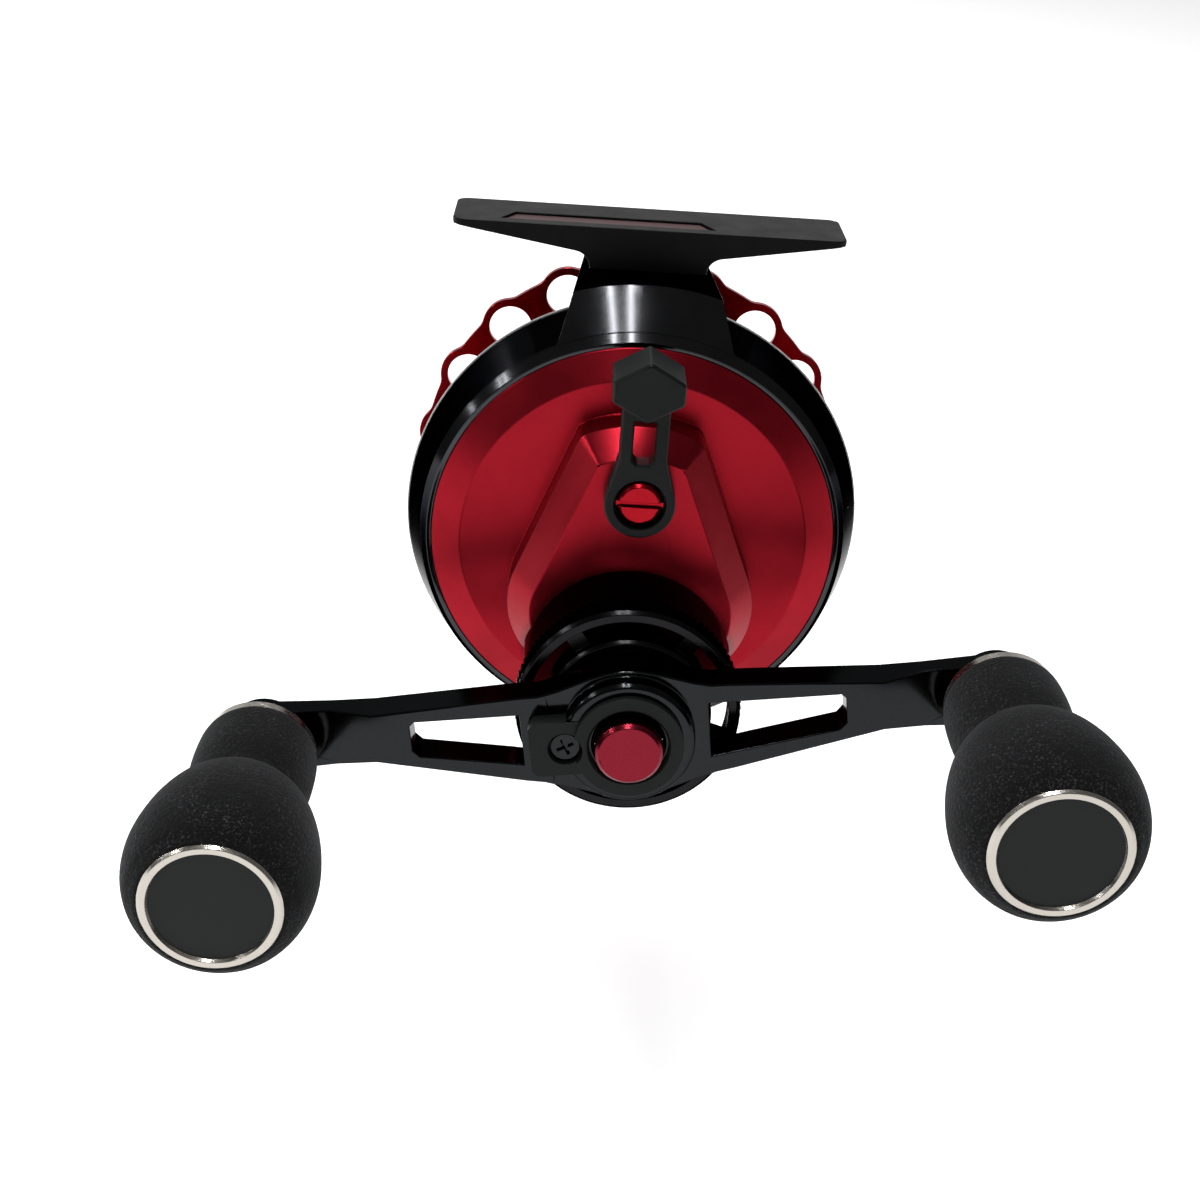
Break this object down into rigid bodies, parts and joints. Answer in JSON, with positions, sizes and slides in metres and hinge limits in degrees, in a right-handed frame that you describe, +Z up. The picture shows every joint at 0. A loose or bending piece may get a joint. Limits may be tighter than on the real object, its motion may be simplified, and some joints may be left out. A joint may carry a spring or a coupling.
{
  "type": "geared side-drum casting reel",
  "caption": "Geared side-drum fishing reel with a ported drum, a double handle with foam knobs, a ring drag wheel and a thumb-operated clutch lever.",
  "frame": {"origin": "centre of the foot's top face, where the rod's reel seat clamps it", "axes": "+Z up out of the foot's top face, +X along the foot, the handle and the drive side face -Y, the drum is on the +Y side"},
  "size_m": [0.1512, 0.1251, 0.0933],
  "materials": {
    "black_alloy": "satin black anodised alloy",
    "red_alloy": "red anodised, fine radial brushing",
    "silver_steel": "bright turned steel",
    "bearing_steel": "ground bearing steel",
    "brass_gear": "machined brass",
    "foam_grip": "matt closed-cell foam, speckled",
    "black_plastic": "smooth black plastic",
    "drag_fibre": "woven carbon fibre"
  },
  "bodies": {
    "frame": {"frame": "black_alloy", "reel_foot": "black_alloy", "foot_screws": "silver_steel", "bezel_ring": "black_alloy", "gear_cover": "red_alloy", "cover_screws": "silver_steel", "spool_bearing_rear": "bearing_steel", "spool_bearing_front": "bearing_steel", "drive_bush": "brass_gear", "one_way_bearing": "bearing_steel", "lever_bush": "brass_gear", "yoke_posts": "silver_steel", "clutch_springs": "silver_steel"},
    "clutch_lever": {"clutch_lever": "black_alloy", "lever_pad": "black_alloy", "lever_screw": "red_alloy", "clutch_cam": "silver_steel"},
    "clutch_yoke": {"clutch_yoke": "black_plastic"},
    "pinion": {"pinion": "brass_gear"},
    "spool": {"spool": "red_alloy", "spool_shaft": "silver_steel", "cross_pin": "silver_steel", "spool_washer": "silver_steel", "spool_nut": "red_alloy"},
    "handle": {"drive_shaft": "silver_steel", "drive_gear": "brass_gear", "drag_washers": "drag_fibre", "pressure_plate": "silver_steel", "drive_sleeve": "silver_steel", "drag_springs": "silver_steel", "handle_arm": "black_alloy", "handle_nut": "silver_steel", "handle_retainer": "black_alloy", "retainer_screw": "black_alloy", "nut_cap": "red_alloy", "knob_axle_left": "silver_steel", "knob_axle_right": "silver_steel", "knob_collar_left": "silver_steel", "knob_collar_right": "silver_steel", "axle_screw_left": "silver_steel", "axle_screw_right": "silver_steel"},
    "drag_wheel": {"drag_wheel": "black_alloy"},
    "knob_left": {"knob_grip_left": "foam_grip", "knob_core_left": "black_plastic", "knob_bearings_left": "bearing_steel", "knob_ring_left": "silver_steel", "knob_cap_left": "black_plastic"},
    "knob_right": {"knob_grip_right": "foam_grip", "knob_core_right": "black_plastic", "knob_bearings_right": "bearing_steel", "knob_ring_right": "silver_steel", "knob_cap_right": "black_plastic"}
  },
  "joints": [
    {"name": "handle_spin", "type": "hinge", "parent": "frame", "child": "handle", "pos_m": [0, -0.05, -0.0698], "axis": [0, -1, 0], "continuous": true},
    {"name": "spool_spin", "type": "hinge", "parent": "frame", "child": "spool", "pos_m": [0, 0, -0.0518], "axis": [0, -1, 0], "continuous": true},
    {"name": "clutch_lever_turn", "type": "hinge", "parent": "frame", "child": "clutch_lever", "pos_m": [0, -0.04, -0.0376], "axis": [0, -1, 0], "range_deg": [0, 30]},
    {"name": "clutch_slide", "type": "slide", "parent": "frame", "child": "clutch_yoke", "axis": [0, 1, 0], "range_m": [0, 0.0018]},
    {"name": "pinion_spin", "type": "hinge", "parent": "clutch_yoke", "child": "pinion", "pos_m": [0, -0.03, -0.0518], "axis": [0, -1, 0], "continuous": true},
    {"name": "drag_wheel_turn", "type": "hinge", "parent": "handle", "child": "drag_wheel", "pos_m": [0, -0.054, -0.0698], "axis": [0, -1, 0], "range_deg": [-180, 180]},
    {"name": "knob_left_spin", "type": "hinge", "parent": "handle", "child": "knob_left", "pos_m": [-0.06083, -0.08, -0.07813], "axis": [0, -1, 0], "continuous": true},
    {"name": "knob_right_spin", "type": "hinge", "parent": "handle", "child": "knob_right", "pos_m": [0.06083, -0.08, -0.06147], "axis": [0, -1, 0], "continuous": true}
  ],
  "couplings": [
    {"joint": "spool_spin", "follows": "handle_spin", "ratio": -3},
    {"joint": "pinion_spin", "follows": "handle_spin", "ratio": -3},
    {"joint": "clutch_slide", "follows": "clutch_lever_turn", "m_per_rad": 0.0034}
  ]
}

####################

» **TASK DETAILS**
Each line of the material should be duplicated exactly, please.

» **FINISHED ANSWER**
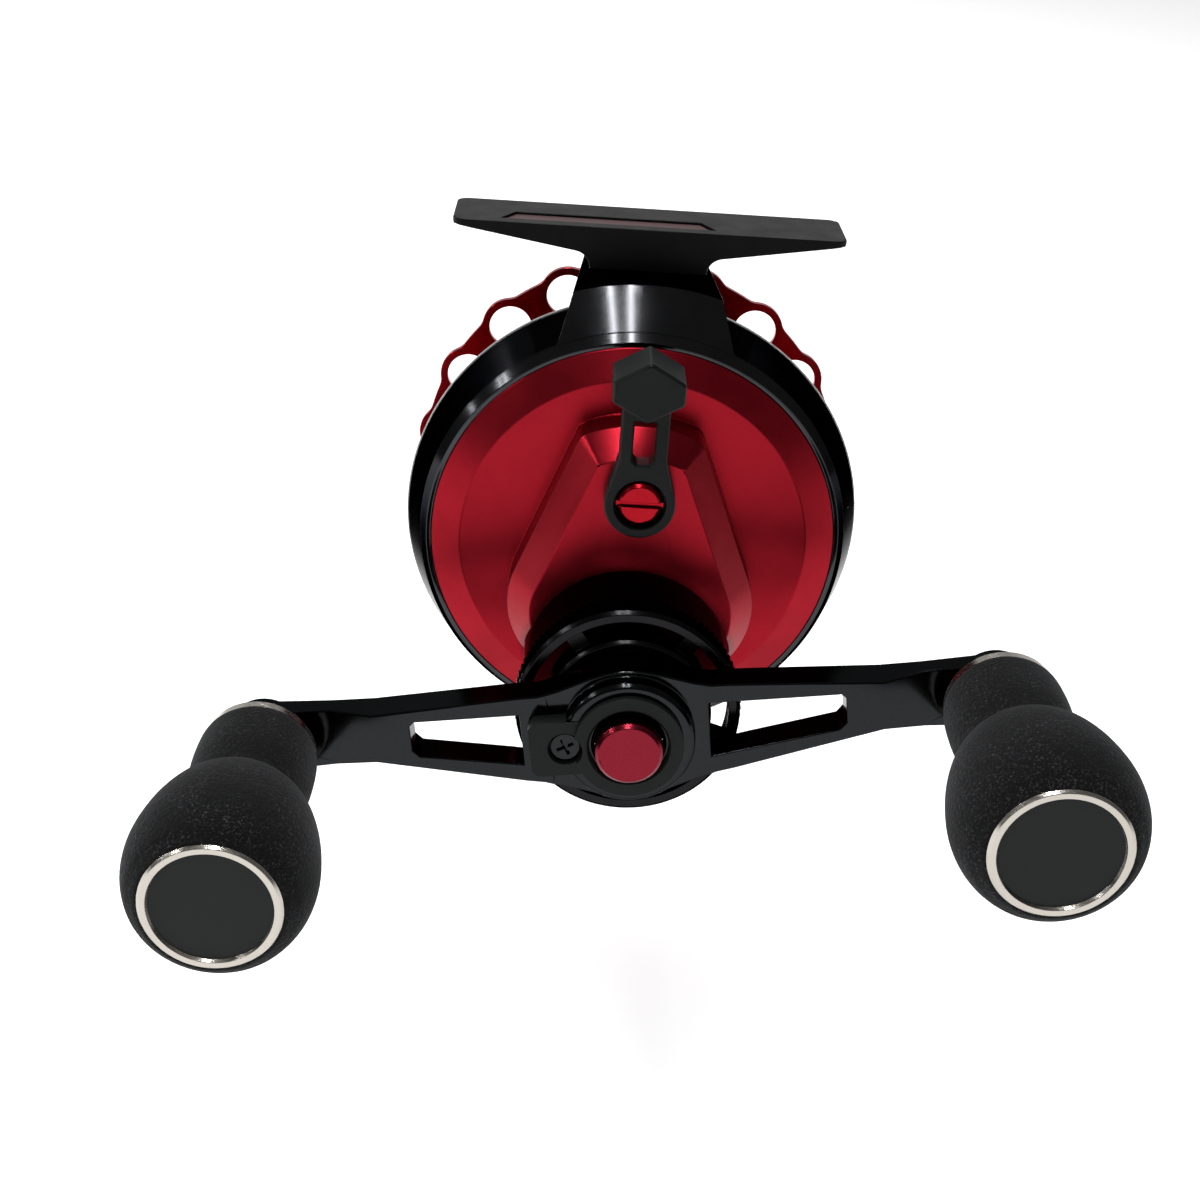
Break this object down into rigid bodies, parts and joints. Answer in JSON, with positions, sizes and slides in metres and hinge limits in degrees, in a right-handed frame that you describe, +Z up. The picture shows every joint at 0. A loose or bending piece may get a joint. Limits may be tighter than on the real object, its motion may be simplified, and some joints may be left out. A joint may carry a spring or a coupling.
{
  "type": "geared side-drum casting reel",
  "caption": "Geared side-drum fishing reel with a ported drum, a double handle with foam knobs, a ring drag wheel and a thumb-operated clutch lever.",
  "frame": {"origin": "centre of the foot's top face, where the rod's reel seat clamps it", "axes": "+Z up out of the foot's top face, +X along the foot, the handle and the drive side face -Y, the drum is on the +Y side"},
  "size_m": [0.1512, 0.1251, 0.0933],
  "materials": {
    "black_alloy": "satin black anodised alloy",
    "red_alloy": "red anodised, fine radial brushing",
    "silver_steel": "bright turned steel",
    "bearing_steel": "ground bearing steel",
    "brass_gear": "machined brass",
    "foam_grip": "matt closed-cell foam, speckled",
    "black_plastic": "smooth black plastic",
    "drag_fibre": "woven carbon fibre"
  },
  "bodies": {
    "frame": {"frame": "black_alloy", "reel_foot": "black_alloy", "foot_screws": "silver_steel", "bezel_ring": "black_alloy", "gear_cover": "red_alloy", "cover_screws": "silver_steel", "spool_bearing_rear": "bearing_steel", "spool_bearing_front": "bearing_steel", "drive_bush": "brass_gear", "one_way_bearing": "bearing_steel", "lever_bush": "brass_gear", "yoke_posts": "silver_steel", "clutch_springs": "silver_steel"},
    "clutch_lever": {"clutch_lever": "black_alloy", "lever_pad": "black_alloy", "lever_screw": "red_alloy", "clutch_cam": "silver_steel"},
    "clutch_yoke": {"clutch_yoke": "black_plastic"},
    "pinion": {"pinion": "brass_gear"},
    "spool": {"spool": "red_alloy", "spool_shaft": "silver_steel", "cross_pin": "silver_steel", "spool_washer": "silver_steel", "spool_nut": "red_alloy"},
    "handle": {"drive_shaft": "silver_steel", "drive_gear": "brass_gear", "drag_washers": "drag_fibre", "pressure_plate": "silver_steel", "drive_sleeve": "silver_steel", "drag_springs": "silver_steel", "handle_arm": "black_alloy", "handle_nut": "silver_steel", "handle_retainer": "black_alloy", "retainer_screw": "black_alloy", "nut_cap": "red_alloy", "knob_axle_left": "silver_steel", "knob_axle_right": "silver_steel", "knob_collar_left": "silver_steel", "knob_collar_right": "silver_steel", "axle_screw_left": "silver_steel", "axle_screw_right": "silver_steel"},
    "drag_wheel": {"drag_wheel": "black_alloy"},
    "knob_left": {"knob_grip_left": "foam_grip", "knob_core_left": "black_plastic", "knob_bearings_left": "bearing_steel", "knob_ring_left": "silver_steel", "knob_cap_left": "black_plastic"},
    "knob_right": {"knob_grip_right": "foam_grip", "knob_core_right": "black_plastic", "knob_bearings_right": "bearing_steel", "knob_ring_right": "silver_steel", "knob_cap_right": "black_plastic"}
  },
  "joints": [
    {"name": "handle_spin", "type": "hinge", "parent": "frame", "child": "handle", "pos_m": [0, -0.05, -0.0698], "axis": [0, -1, 0], "continuous": true},
    {"name": "spool_spin", "type": "hinge", "parent": "frame", "child": "spool", "pos_m": [0, 0, -0.0518], "axis": [0, -1, 0], "continuous": true},
    {"name": "clutch_lever_turn", "type": "hinge", "parent": "frame", "child": "clutch_lever", "pos_m": [0, -0.04, -0.0376], "axis": [0, -1, 0], "range_deg": [0, 30]},
    {"name": "clutch_slide", "type": "slide", "parent": "frame", "child": "clutch_yoke", "axis": [0, 1, 0], "range_m": [0, 0.0018]},
    {"name": "pinion_spin", "type": "hinge", "parent": "clutch_yoke", "child": "pinion", "pos_m": [0, -0.03, -0.0518], "axis": [0, -1, 0], "continuous": true},
    {"name": "drag_wheel_turn", "type": "hinge", "parent": "handle", "child": "drag_wheel", "pos_m": [0, -0.054, -0.0698], "axis": [0, -1, 0], "range_deg": [-180, 180]},
    {"name": "knob_left_spin", "type": "hinge", "parent": "handle", "child": "knob_left", "pos_m": [-0.06083, -0.08, -0.07813], "axis": [0, -1, 0], "continuous": true},
    {"name": "knob_right_spin", "type": "hinge", "parent": "handle", "child": "knob_right", "pos_m": [0.06083, -0.08, -0.06147], "axis": [0, -1, 0], "continuous": true}
  ],
  "couplings": [
    {"joint": "spool_spin", "follows": "handle_spin", "ratio": -3},
    {"joint": "pinion_spin", "follows": "handle_spin", "ratio": -3},
    {"joint": "clutch_slide", "follows": "clutch_lever_turn", "m_per_rad": 0.0034}
  ]
}